Well, my kid made it to Arizona safely. Shockingly enough, I didn’t spend the entire vacation without him in an anxious mess. Sure, I breathed a sigh of relief when I knew his plane landed safely, but that was about it. The few days without Stink included lots of cherished time with Pip and her dad.
We all stayed up late a few times, curled up on the green couches with books akin to those fat fluffy seals sunning themselves on rocks at the pier. (I’m currently reading Anne Lammot’s Grace, Eventually and just laughing out loud. That woman is brilliant and about as neurotic as I am. Though I have better hair. Sorry, Anne.)
The day after he left, I had tea with Tuskany. While Pip and her daughter swapped books in the next room, Tuskany quipped that I had some free-range parent characteristics. I had to laugh, because in many ways, she’s not wrong. I didn’t check Stink’s luggage. (For all I know, he could have loaded up that suitcase with Twizzlers, pens and porn.)
I didn’t even know who is parent chaperone was until I arrived at the airport that morning, groggy and disheveled from lack of coffee and sleep. In stealing kisses from my man-child and reminding him to brush his teeth at least once on the three-day trip, I forgot to ask for the chaperone’s phone number. I reckoned to myself that if he needed to get in touch with me, he could take my advice and ask another parent to use their phone.
I’m not sure how you would handle this. I do know that Tuskany would never operate in such a manner. She is truly one of the best parents I know. She has this responsible thing down pat, and her daughter, well, she’s a genius. Even Stink thinks so. (After Disneyland a few weeks back, he turned to me and said, “Mom, Nadia is the smartest girl I ever met. And she’s only in THIRD grade. Um… I think she’s smarter than me!” To which I responded, “She is smarter than you, kid!”).

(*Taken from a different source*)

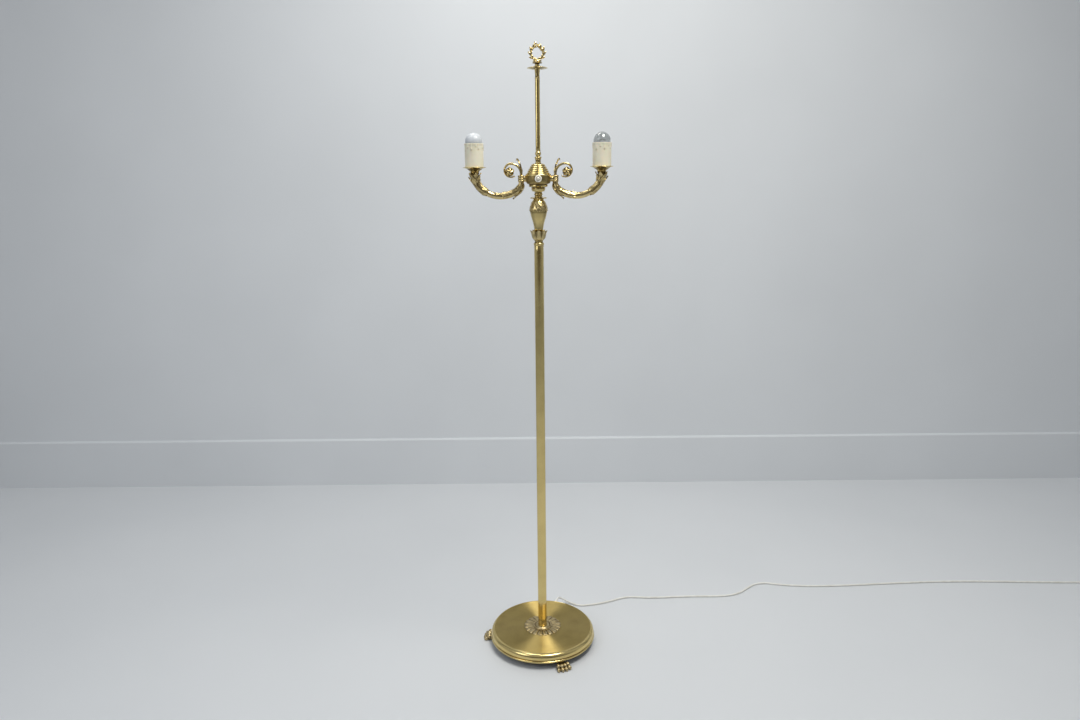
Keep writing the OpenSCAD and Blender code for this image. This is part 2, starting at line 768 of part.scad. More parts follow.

I’m certain that this wunder girl’s mother would not only be sure that her daughter had her own phone, she would not be on a plane with a bunch of rag-tag public school kids going on an excavation. (I’d tell you the places they went, but I lost the itinerary before we even got to the airport. Something with rocks and deserts and Indian caves with the name Canyon tied onto the end for the tourists.)
The thing is, though, I just knew he’d be fine. He was surrounded by teachers and parents. (Some of the parents I even had cell phone numbers for and they sent me pics!) I just didn’t worry about it. Here’s one from someone who, thank God, was kind enough to show me how much Stink was enjoying the culture on Day 1.
Turns out all went well! When he landed late on Thursday, I watched him hunker down the hallway through the security gates. The moment he saw me, he threw himself in my arms. “Mom, I’m home!” he said, eyes tired, mesh shorts a bit stained from chocolate.
“Did you have a good time?” I asked him, taking one of his bags from him.
“Yup,” he said. “But I’m so glad to be back.”
On the car ride home, his voice cracked. “Mom,” he said, looking at the rain outside, “This day feels holy.”
Side note: This kid is going to grow up to be a con artist or a pastor. The verdict is still out. But I digress.
“Holy, huh? How come?”
“I guess because I was nervous to fly,” he said, “but then I said a prayer to God to get home safely. And then, I just felt peace… because I figured either I’d make it home to you or to my permanent home. And either way, I’d be okay.”
Re-reading that statement just now, I burst out loud. It’s so melodramatic. But it’s also a true statement of his heart – a heart of a boy that beats of intellect, concern and faith. Its professions like that which not only make me grateful he has a God, but grateful that I do, too. It kept me from over thinking his trip. If I didn’t, I’d never let him go.
I’m certainly not saying that people who have faith are not allowed to be protective. But for the way I’m wired, which is pretty much tighter than a drum on pots of coffee if I take myself too seriously, my God keeps me from having a panic attack and screaming naked after my kids’ plane on the tarmac.
Instead, I held onto my own faith and my favorite acronym for fear: False Evidence Appearing Real. I reminded myself that the chance of his plane crashing to the ground was pretty far-fetched. But if we’re being honest, it was also too scary to imagine, so I just didn’t think about it. I trusted my gut, and my God, that he would be fine.
That night, after kissing him on the forehead, I had my own holy moment. I lit a candle, got into the bath tub and gave thanks to God. “Thank you for bringing him home… to me. ”
Until next time,
May God grant you the serenity to accept the tics you can’t change, change the tics you can, and have the wisdom to know the difference.